The other day, a rabbinical acquaintance and I were having a discussion about a young fellow we knew who was having trouble in yeshiva. It was clear to both of us that the kid was reasonably bright, yet no matter what enticements were offered to him, he didn't seem to have much success in the part of the curriculum that was devoted to torah studies. I kept trying to explain to my well-meaning friend that he should stop trying to force the poor kid to do something he wasn't interested in, but the guy was determined not to give up, insisting that if only the kid was made to appreciate the beauty of what he was missing, he would have a change of heart. As the conversation wore on, getting ever more argumentative, I could feel anger and resentment bubbling to the surface of my emotions. This exchange was starting to sound all too familiar. I knew it was taking me to a place I shouldn't go, but at the same time a part of me was eager to step into the fray, desperately wanting to tell this person something he needed to hear.

But the conversation ended unexpectedly, he had to leave abruptly, and I lost the opportunity to express something that I had wanted to say to someone like him for a very long time.

Unfortunately, I missed the chance to tell him what it's like to be kept trapped in a box where your mind, body and all your energy is supposed to be devoted to something that doesn't interest you in the slightest.

To make him understand what it must be like for that kid, what it was like for me, to be stuck in a shiur for three consecutive hours, granted only a 15 minute reprieve in the middle; to have to sit silently, doing nothing, not understanding a word; imagine how much I try to keep my mind occupied in some way, but of course the rebbe keeps pulling me back from my mental excursions, figuratively putting his hand on my neck and forcing me to look into the gemara, to pay attention to something which I find utterly incomprehensible. And even when I manage to escape to my own world, what good does it really do me? How much tic-tac-toe and daydreaming can a person distract themselves with already? I can't sneak anything into the class to keep busy with. Although at times I was indeed tempted to smuggle in some such contraband, it always brought with it an attendant risk. If I was unlucky enough to have my rebbe catch me with such a thing, not only would it be summarily confiscated (never to be seen again in my lifetime), but he would always make sure to accompany the inevitable spectacle created specifically to highlight the infraction with an accompanying moral lesson in how terribly disappointing it was that a yeshiva bochur such as myself would consider such a meaningless diversion more worth his attention than the lofty words of Rashi and Tosfos. So I just sit there, frustrated and bored, hour after hour, day after day after day.

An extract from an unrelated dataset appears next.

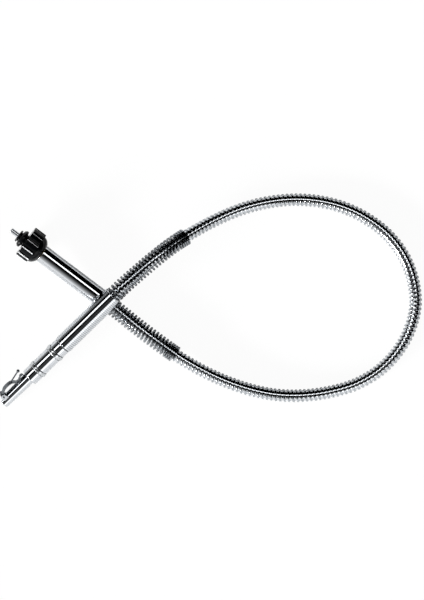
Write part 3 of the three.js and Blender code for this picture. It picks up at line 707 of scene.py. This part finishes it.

There are some moments when I actually do attempt the occasional escape. I take every bathroom break I can possibly get away with. Yet, upon gaining my freedom, I am faced with the disappointing reality that life on the outside is hardly more exciting than what I've just left behind. Usually there's nothing much for me to do other than wander the halls, reading the bulletins on the boards, the losts, the founds, noting the suits, shtenders, and sefarim for sale, hunting for something that even remotely piques my interest. Typically, nothing of any consequence. Still, I relish the fleeting sensation of being unshackled. Until my time runs out and I must return to my taskmaster. Eventually, after carelessly over-utilizing this tactic of gastrointestinal subterfuge, my rebbe catches on to my deception and decides to not allow me out of my cage even for that. Trapped again.

But it's not just shiur that is so wearying for me. Outside of class, among my peers, the day's sugya continues to be the primary focus of what the rest of them are preoccupied with, into the afternoon seder, and inexorably continuing into night seder too. And so I wander the halls of the yeshiva trying to find something, anything! to distract me and provide some entertainment. But of course, in the hallowed environs of the yeshiva they make every effort to ensure that there is nothing distracting you from Torah - no magazines, no Internet, no secular studies, nothing. Despite my ambivalence, I have to admit that the beis medrash is usually the best option there is to keep me preoccupied.

At times, I recall how, despite their best efforts, there are still some distractions the hanhalah is unable to eliminate from the environment, however dull they may be - there is still the daily goings-on of any large institution, the steady hum of its workers and staff persistently going about their daily routines. So I head to the kitchen to see if they need any help, maybe I could peel some vegetables, or watch the giant mixer in action. Or I'll stop off at the administrative office, hoping they have a mailing which they need help with. I'll even look out for the maintenance workers, curious to see if they're busy fixing anything interesting today. This is how pathetically desperate I am. I would rather find any sort of menial tasks to keep my mind focused than to have to dazedly sit through another minute of that mind-numbing gemara. But when they find out that I am doing this - and they inevitably do, because after all, how long can I keep up this charade? - my overseers sternly remind me: "This is not for you. You belong in the beis medrash." They do their best to impress upon me again, making sure I fully understand, just how wrong it is for me to prefer wallowing in the trivialities of olam hazeh than to be swimming in the heavenly waters of nitzchius. I understand. The pitiful looks of my classmates remind me how thoughtlessly I have behaved.

And I believe them. I understand how right they are. How I have to work harder to correct this flaw in my character - that I would rather choose playing with worthless trinkets than to be involved in the greatest undertaking a person could ever participate in! What is wrong with me? Why am I such a lowlife?! I'm being given the opportunity of a lifetime! And I would rather squander it to watch the janitor mop the floors! I disgust myself!

This is what I would like to make my friend understand. To hopefully make him recognize what being in yeshiva is like for those not fortunate to have the desire to spend their time buried in a gemara. To make him appreciate the awful self-loathing that being in such an environment creates in such a person. To make him realize the harm he is doing by forcing this kid to sit through another gemara shiur.

But would it even matter?

"Ain Ben Chorin Ela Mi She'osek Batorah" (Avos 6:2)
"There is no greater ‘free person’ than one who is involved in Torah study."